文摘It is acknowledged today within the scientific community that two types of actions must be considered to limit global warming: mitigation actions by reducing GHG emissions, to contain the rate of global warming, and adaptation actions to adapt societies to Climate Change, to limit losses and damages [1] [2]. As far as adaptation actions are concerned, numerical simulation, due to its results, its costs which require less investment than tests carried out on complex mechanical structures, and its implementation facilities, appears to be a major step in the design and prediction of complex mechanical systems.
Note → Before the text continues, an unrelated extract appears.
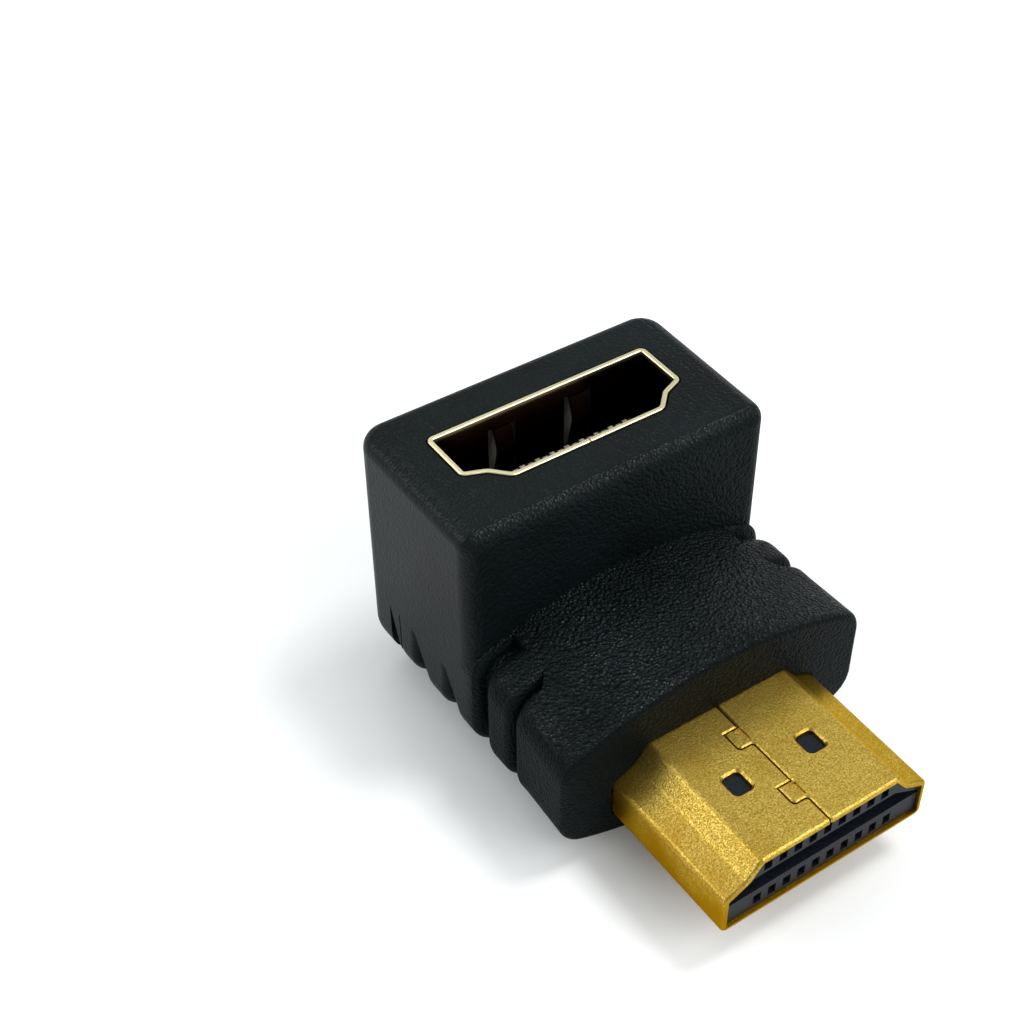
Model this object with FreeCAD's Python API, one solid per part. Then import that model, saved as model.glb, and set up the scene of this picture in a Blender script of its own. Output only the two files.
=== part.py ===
import FreeCAD, Part
import math
import os

# Right angle video adapter, plug to socket, in millimetres.
# X is across the width, the plug points to -Y and the socket opens to +Z.
# The origin is at the middle of the overall outline, on the surface that the adapter lies on.

Vector = FreeCAD.Vector

# Plug end
plug_reach = 9.45
plug_width = 13.9
plug_height = 4.45
plug_side = 2.67
plug_shoulder = (5.55, 3.38)
plug_narrow = 9.4
plug_centre_z = 4.85
plug_tail = 2.4

# Socket end
socket_side = 3.6
socket_shoulder = (6.0, 4.12)
socket_narrow = 10.0
socket_narrow_round = 0.75
socket_rise = 0.08
socket_base = 2.15

# Folded sheet of both shells
sheet = 0.3
mating_gap = 0.05
fold_radius = 0.42
shoulder_radius = 0.7
mouth_round = 0.18

# Outer body
body_length = 20.4
body_side = 2.7
collar_flare = 0.25
collar_length = 3.8
block_height = 10.75
crown_radius = 23.0
side_radius = 2.0
front_edge_round = 0.4
rear_edge_round = 1.6

# Tower that carries the socket
tower_top_z = 17.2
tower_depth = 11.4
tower_corner_round = 1.1
tower_top_round = 1.0

# Finger grips
grip_start = 4.5
grip_end = 17.6
grip_reach = 2.6
grip_corner_round = 2.0
grip_depth = 0.75
grip_fade_bottom_z = 3.1
grip_fade = 2.9
collar_end_length = 0.75
collar_end_round = 0.85
rib_first = 5.45
rib_pitch = 3.2
rib_count = 4
rib_length = 2.85
rib_front_round = 0.5
rib_rear_round = 1.3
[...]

However, despite the quality of the results obtained, biases and inaccuracies related to the structure of the models do exist. Therefore, there is a need to validate the results of this SARIMA-LSTM-digital learning model adjusted by a matching approach, “calculating-test”, in order to assess the quality of the results and the performance of the model. The methodology consists of exploiting two climatic databases (temperature and precipitation), one of which is in-situ and the other spatial, all derived from grid points. Data from the dot grids are processed and stored in specific formats and, through machine learning approaches, complex mathematical equations are worked out and interconnections within the climate system established. Through this mathematical approach, it is possible to predict the future climate of the Sudano-Sahelian zone of Cameroon and to propose adaptation strategies.